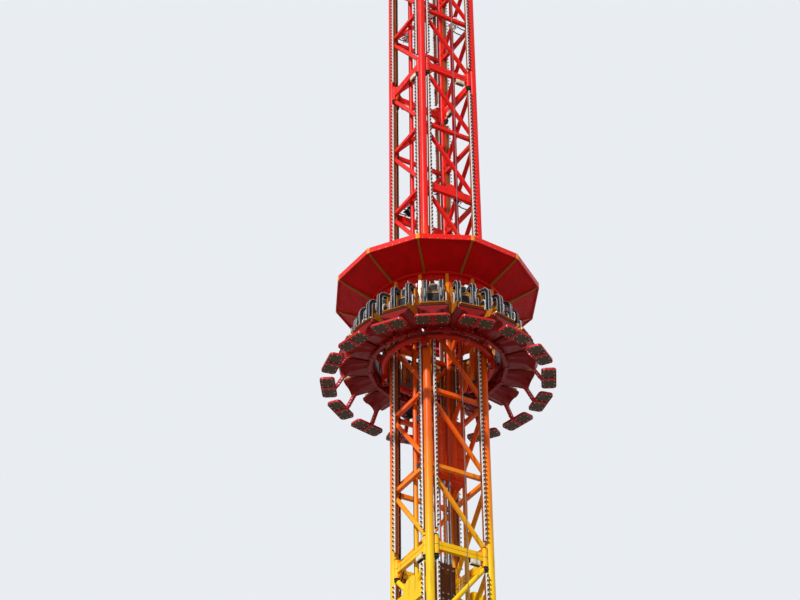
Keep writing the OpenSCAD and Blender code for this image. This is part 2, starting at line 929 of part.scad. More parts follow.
// arm and lower shell of a seat in one hull
module seat_arms() {
    color([0.45, 0.06, 0.05])
        turned(seats, seat_turn)
            intersection() {
                translate([0, arm_broad / 2 + 1, 0])
                    rotate([90, 0, 0])
                        linear_extrude(height = arm_broad + 2)
                            hull_side();
                translate([hull_tail - 1, 0, 0])
                    rotate([90, 0, 90])
                        linear_extrude(height = seat_front - hull_tail + 2)
                            hull_front();
                translate([0, 0, keel_z - 1])
                    linear_extrude(height = pan_z - keel_z + 2)
                        hull_plan();
            }
}

// a plate with round corners
module foot_outline(shrink) {
    corner = 75;
    w = foot_width / 2;
    d = foot_depth / 2;
    union() {
        square([2 * (d - shrink), 2 * (w - corner)], center = true);
        square([2 * (d - corner), 2 * (w - shrink)], center = true);
        for (a = [-1, 1], b = [-1, 1])
            translate([a * (d - corner), b * (w - corner)])
                circle(r = corner - shrink);
    }
}

module foot_rests() {
    inner = foot_r - foot_depth / 2;
    top = keel_z - weld_gap;
    web_low = foot_z - 22;
    web_height = 26;
    color([0.75, 0.1, 0.06])
        turned(seats, seat_turn)
            union() {
                difference() {
                    translate([foot_r, 0, foot_z - foot_lip])
                        linear_extrude(height = foot_rim)
                            foot_outline(0);
                    translate([foot_r, 0, foot_z + foot_thick])
                        linear_extrude(height = foot_rim)
                            foot_outline(foot_edge);
                    translate([foot_r, 0, foot_z - 2 * foot_lip])
                        linear_extrude(height = 2 * foot_lip)
                            foot_outline(foot_edge);
                }
                translate([inner + 10, -foot_arm / 2, web_low])
                    cube([foot_depth - 20, foot_arm, web_height]);
                radial_plate([[seat_front - keel_back - foot_arm, top], [seat_front - keel_back, top],
                    [inner + 40, foot_z], [inner + 40, web_low], [inner - 10, web_low],
                    [inner - 45, foot_z + 30]], foot_arm);
            }
}

module gondola_posts() {
    bearing = [60, 40, 80];
    bearing_y = 225;
    hole_half = 260;
    color([0.7, 0.3, 0.05])
        turned(seats, seat_turn + seat_step / 2)
            difference() {
                union() {
                    translate([post_in, -post / 2, pan_z])
                        cube([post, post, hub_z - weld_gap - pan_z]);
                    for (s = [-1, 1])
                        rotate([0, 0, s * seat_step / 2])
                            translate([hinge_r - 4, -s * bearing_y, hinge_z])
                                cube(bearing, center = true);
                }
                for (s = [-1, 1])
                    rotate([0, 0, s * seat_step / 2])
                        translate([hinge_r, hole_half, hinge_z])
                            rotate([90, 0, 0])
                                cylinder(h = 2 * hole_half, r = hinge_tube + axle_clear);
            }
}

// side view of a seat shell's pan, with a round nose and a lap that dips behind it
module pan_outline() {
    nose = 42;
    dip = 720;
    length = seat_front - back_r;
    difference() {
        union() {
            square([length - nose, pan_height + pan_rise]);
            translate([length - nose, nose + 2])
                circle(r = nose);
            square([length - nose, nose]);
        }
        translate([length - 330, pan_height + dip])
            circle(r = dip);
        translate([length - 2 * nose, -nose * 2])
            rotate([0, 0, 28])
                square([4 * nose, 2 * nose]);
    }
}

module seat_pans() {
    corner = 50;
    rear = seat_width / 2 - 1;
    front = rear + (seat_depth - corner) * tan(seat_splay);
    color([0.8, 0.5, 0.1])
        turned(seats, seat_turn)
            translate([back_r, 0, pan_z])
                intersection() {
                    translate([0, front + 1, 0])
                        rotate([90, 0, 0])
                            linear_extrude(height = 2 * front + 2)
                                pan_outline();
                    translate([0, 0, -1])
                        linear_extrude(height = pan_height + pan_rise + 10)
                            union() {
                                polygon([[0, -rear], [seat_depth - corner, -front],
                                    [seat_depth - corner, front], [0, rear]]);
                                translate([seat_depth - 2 * corner, corner - front])
                                    square([2 * corner, 2 * (front - corner)]);
                                for (s = [-1, 1])
                                    translate([seat_depth - corner, s * (front - corner)])
                                        circle(r = corner);
                            }
                }
}

// front view of a seat back: square shoulders with round corners and a round head rest
module back_outline() {
    corner = 70;
    head = 110;
    wide = seat_width / 2;
    shoulders = back_top - back_z;
    union() {
        translate([-wide, 0])
            square([seat_width, shoulders - corner]);
        translate([corner - wide, 0])
            square([seat_width - 2 * corner, shoulders]);
        for (s = [-1, 1])
            translate([s * (wide - corner), shoulders - corner])
                circle(r = corner);
        translate([0, shoulders + 25])
            circle(r = head);
    }
}

module seat_backs() {
    head_top = back_top + 135;
    color([0.8, 0.5, 0.1])
        turned(seats, seat_turn)
            intersection() {
                radial_plate([[back_r, back_z], [back_r + 112, back_z], [back_r + 84, back_z + 200],
                    [back_r + 56, back_top - 40], [back_r + 62, back_top + 60],
                    [back_r + 50, head_top], [back_r, head_top]], seat_width);
                translate([back_r - 1, 0, back_z])
                    rotate([90, 0, 90])
                        linear_extrude(height = 200)
                            back_outline();
            }
}

// a side of the seat shell: high beside the back, scooped beside the lap, round at the front
module seat_sides() {
    rise = back_top - pan_z;
    wing = 155;
    arm = [340, 370];
    scoop = 310;
    scoop_low = 195;
    top = 60;
    nose = 95;
    length = seat_depth - 60;
    color([0.75, 0.45, 0.08])
        turned(seats, seat_turn)
            for (s = [-1, 1])
                translate([back_r, s * seat_width / 2, pan_z])
                    rotate([90, 0, s * seat_splay])
                        translate([0, 0, s > 0 ? -seat_side : 0])
                            linear_extrude(height = seat_side)
                                difference() {
                                    union() {
                                        square([length - nose, 2 * nose]);
                                        translate([length - nose, nose])
                                            circle(r = nose);
                                        square([wing, rise - top]);
                                        translate([wing - top, rise - top])
                                            circle(r = top);
                                        square([wing - top, rise]);
                                        square(arm);
                                    }
                                    translate([wing + scoop, scoop_low + scoop])
                                        circle(r = scoop);
                                    translate([length - nose * 0.7, -nose * 0.6])
                                        rotate([0, 0, 45])
                                            square([2 * nose, nose]);
                                }
}

// one shoulder bar seen from the side: out from the hinge, round the shoulder and down to the lap
module shoulder_outline() {
    inner = shoulder_bend - shoulder_thick;
    centre = [shoulder_reach, shoulder_thick / 2 - shoulder_bend];
    union() {
        translate([0, -shoulder_thick / 2])
            square([shoulder_reach, shoulder_thick]);
        circle(d = shoulder_thick * 0.62);
        intersection() {
            translate(centre)
                difference() {
                    circle(r = shoulder_bend);
                    circle(r = inner);
                }
            translate(centre)
                square([shoulder_bend, shoulder_bend]);
        }
        translate([shoulder_reach + inner, -lap_down])
            square([shoulder_thick, lap_down + centre[1]]);
        translate([shoulder_reach + inner + shoulder_thick / 2, -lap_down])
            circle(d = shoulder_thick);
    }
}

module restraint() {
    lap_x = shoulder_reach + shoulder_bend - shoulder_thick / 2;
    lap_r = 32;
    tube_half = 240;
    for (s = [-1, 1])
        translate([hinge_r, s * shoulder + shoulder_width / 2, hinge_z])
            rotate([90, 0, 0])
                linear_extrude(height = shoulder_width)
                    shoulder_outline();
    translate([hinge_r + lap_x, shoulder, hinge_z - lap_down])
        rotate([90, 0, 0])
            cylinder(h = 2 * shoulder, r = lap_r);
    translate([hinge_r, tube_half, hinge_z])
        rotate([90, 0, 0])
            cylinder(h = 2 * tube_half, r = hinge_tube);
}

module restraint_at(k) {
    color([0.08, 0.08, 0.09])
        rotate([0, 0, seat_turn + (k - 1) * seat_step])
            union() restraint();
}

module restraint_01() restraint_at(1);
module restraint_02() restraint_at(2);
module restraint_03() restraint_at(3);
module restraint_04() restraint_at(4);
module restraint_05() restraint_at(5);
module restraint_06() restraint_at(6);
module restraint_07() restraint_at(7);
module restraint_08() restraint_at(8);
module restraint_09() restraint_at(9);
module restraint_10() restraint_at(10);
module restraint_11() restraint_at(11);
module restraint_12() restraint_at(12);
module restraint_13() restraint_at(13);
module restraint_14() restraint_at(14);
module restraint_15() restraint_at(15);
module restraint_16() restraint_at(16);

module canopy_hub() {
    color([0.75, 0.1, 0.05])
        translate([0, 0, hub_z])
            difference() {
                cylinder(h = hub_height, r = hub_out);
                translate([0, 0, -1])
                    cylinder(h = hub_height + 2, r = hub_in);
            }
}

module canopy_ribs() {
    foot = hub_in + 20;
    top = hub_z + hub_height + weld_gap;
    tip = canopy_r - rim_thick - 10;
    color([0.75, 0.35, 0.08])
        turned(corners, canopy_turn)
            radial_plate([[foot, top], [hub_out + 0.5, top], [hub_out + 0.5, hub_z + 10],
                [canopy_r - 150, soffit(apothem - 100) - 45], [tip, rim_z + 15],
                [tip, rim_z + rim_height - 15], [foot, roof(foot)]], rib);
}

// a flat panel of one canopy sector between two ribs; it follows a slope from r0, z0 to r1, z1
module sector_panel(r0, z0, r1, z1) {
    slope = atan2(z1 - z0, r1 - r0);
    run = sqrt((r1 - r0) * (r1 - r0) + (z1 - z0) * (z1 - z0));
    spread = tan(corner_step / 2);
    edge = (rib / 2 + panel_gap) / cos(corner_step / 2);
    w0 = r0 * spread - edge;
    w1 = r1 * spread - edge;
    translate([r0, 0, z0])
        rotate([0, -slope, 0])
            linear_extrude(height = panel)
                polygon([[0, -w0], [run, -w1], [run, w1], [0, w0]]);
}

module canopy_soffit() {
    r1 = apothem - rim_thick - weld_gap;
    color([0.5, 0.05, 0.05])
        turned(corners, canopy_turn + corner_step / 2)
            sector_panel(soffit_in, soffit(soffit_in), r1, soffit(r1));
}

module canopy_roof() {
    under = panel + 4;
    r0 = hub_in + 40;
    r1 = apothem - rim_thick - panel * 0.36 - weld_gap;
    color([0.8, 0.1, 0.05])
        turned(corners, canopy_turn + corner_step / 2)
            sector_panel(r0, roof(r0) - under, r1, roof(r1) - under);
}

module canopy_rim() {
    length = 2 * (apothem * tan(corner_step / 2) - cap_reach - weld_gap);
    color([0.85, 0.1, 0.05])
        turned(corners, canopy_turn + corner_step / 2)
            translate([apothem - rim_thick, -length / 2, rim_z])
                cube([rim_thick, length, rim_height]);
}

module canopy_caps() {
    over = 4;
    t = corner_step / 2;
    along = [-cap_reach * sin(t), cap_reach * cos(t)];
    inward = [-rim_thick * cos(t), -rim_thick * sin(t)];
    color([0.95, 0.55, 0.1])
        turned(corners, canopy_turn)
            translate([canopy_r, 0, rim_z - over])
                linear_extrude(height = rim_height + 2 * over)
                    polygon([[0, 0], along, along + inward, [-rim_thick / cos(t), 0],
                        [along[0] + inward[0], -along[1] - inward[1]], [along[0], -along[1]]]);
}

module inner_skirt() {
    thick = 16;
    color([0.7, 0.08, 0.05])
        turned(seats, seat_turn + seat_step / 2)
            translate([post_in - thick, -side_length / 2, hub_z - skirt_height])
                cube([thick, side_length, skirt_height - weld_gap]);
}

base_frame();
legs();
front_lattice();
right_lattice();
back_lattice();
left_lattice();
guide_rails();
light_strips();
lamp_boxes();
hoist_ropes();
head_frame();
head_sheaves();
base_stands();
base_sheaves();
drive_motors();
counterweight_rails();
counterweight_frame();
counterweight_blocks();
counterweight_shoes();
hoist_block();
carriage_ring();
upper_ring();
carriage_posts();
guide_rollers();
slew_ring_inner();
slew_ring_outer();
tie_bars();
seat_arms();
foot_rests();
gondola_posts();
seat_pans();
seat_backs();
seat_sides();
canopy_hub();
canopy_ribs();
canopy_soffit();
canopy_roof();
canopy_rim();
canopy_caps();
inner_skirt();
restraint_01();
restraint_02();
restraint_03();
restraint_04();
restraint_05();
restraint_06();
restraint_07();
restraint_08();
restraint_09();
restraint_10();
restraint_11();
restraint_12();
restraint_13();
restraint_14();
restraint_15();
restraint_16();
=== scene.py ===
import math

import bmesh
import bpy
from mathutils import Matrix, Vector


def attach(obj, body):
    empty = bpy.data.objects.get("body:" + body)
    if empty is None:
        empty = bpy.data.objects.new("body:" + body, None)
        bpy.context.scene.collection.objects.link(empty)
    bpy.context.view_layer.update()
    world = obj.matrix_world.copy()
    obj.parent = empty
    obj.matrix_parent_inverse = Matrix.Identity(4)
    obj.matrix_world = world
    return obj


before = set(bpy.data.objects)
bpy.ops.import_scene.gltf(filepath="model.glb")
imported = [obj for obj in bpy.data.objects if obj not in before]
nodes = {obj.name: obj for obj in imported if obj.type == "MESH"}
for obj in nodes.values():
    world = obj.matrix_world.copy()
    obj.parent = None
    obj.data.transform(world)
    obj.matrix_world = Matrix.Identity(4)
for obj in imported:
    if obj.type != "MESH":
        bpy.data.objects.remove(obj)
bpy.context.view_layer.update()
print("frame loaded:", len(nodes), "CAD nodes")


# helpers for node materials

def toLinear(hexColour):
    # sRGB hex to the linear values Blender works in
    parts = [int(hexColour[i:i + 2], 16) / 255 for i in (1, 3, 5)]
    return [p / 12.92 if p <= 0.04045 else ((p + 0.055) / 1.055) ** 2.4 for p in parts] + [1]


def setInput(tree, target, value):
    # a value is a socket to link, a hex colour or a number
    if isinstance(value, bpy.types.NodeSocket):
        tree.links.new(value, target)
    else:
        target.default_value = toLinear(value) if isinstance(value, str) else value


def addNode(tree, kind, settings=None, **properties):
    # settings are the values of inputs by name or index
    node = tree.nodes.new(kind)
    for key, value in properties.items():
        setattr(node, key, value)
    for key, value in (settings or {}).items():
        setInput(tree, node.inputs[key], value)
    return node


def newMaterial(name):
    material = bpy.data.materials.new(name)
    material.use_nodes = True
    return material, material.node_tree


def setShader(tree, settings, bumpHeight=None, bumpMm=1.0, bumpStrength=0.4):
    shader = tree.nodes["Principled BSDF"]
    for key, value in settings.items():
        setInput(tree, shader.inputs[key], value)
    if bumpHeight:
        bump = {"Strength": bumpStrength, "Distance": bumpMm / 1000, "Height": bumpHeight}
        setInput(tree, shader.inputs["Normal"], addNode(tree, "ShaderNodeBump", bump).outputs[0])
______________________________
## Short problem
Of the lines above, extract only those from the line with "seat_pans();" to the line with "# helpers for node materials", both included, exactly as written.

## Task solution
seat_pans();
seat_backs();
seat_sides();
canopy_hub();
canopy_ribs();
canopy_soffit();
canopy_roof();
canopy_rim();
canopy_caps();
inner_skirt();
restraint_01();
restraint_02();
restraint_03();
restraint_04();
restraint_05();
restraint_06();
restraint_07();
restraint_08();
restraint_09();
restraint_10();
restraint_11();
restraint_12();
restraint_13();
restraint_14();
restraint_15();
restraint_16();
=== scene.py ===
import math

import bmesh
import bpy
from mathutils import Matrix, Vector


def attach(obj, body):
    empty = bpy.data.objects.get("body:" + body)
    if empty is None:
        empty = bpy.data.objects.new("body:" + body, None)
        bpy.context.scene.collection.objects.link(empty)
    bpy.context.view_layer.update()
    world = obj.matrix_world.copy()
    obj.parent = empty
    obj.matrix_parent_inverse = Matrix.Identity(4)
    obj.matrix_world = world
    return obj


before = set(bpy.data.objects)
bpy.ops.import_scene.gltf(filepath="model.glb")
imported = [obj for obj in bpy.data.objects if obj not in before]
nodes = {obj.name: obj for obj in imported if obj.type == "MESH"}
for obj in nodes.values():
    world = obj.matrix_world.copy()
    obj.parent = None
    obj.data.transform(world)
    obj.matrix_world = Matrix.Identity(4)
for obj in imported:
    if obj.type != "MESH":
        bpy.data.objects.remove(obj)
bpy.context.view_layer.update()
print("frame loaded:", len(nodes), "CAD nodes")


# helpers for node materials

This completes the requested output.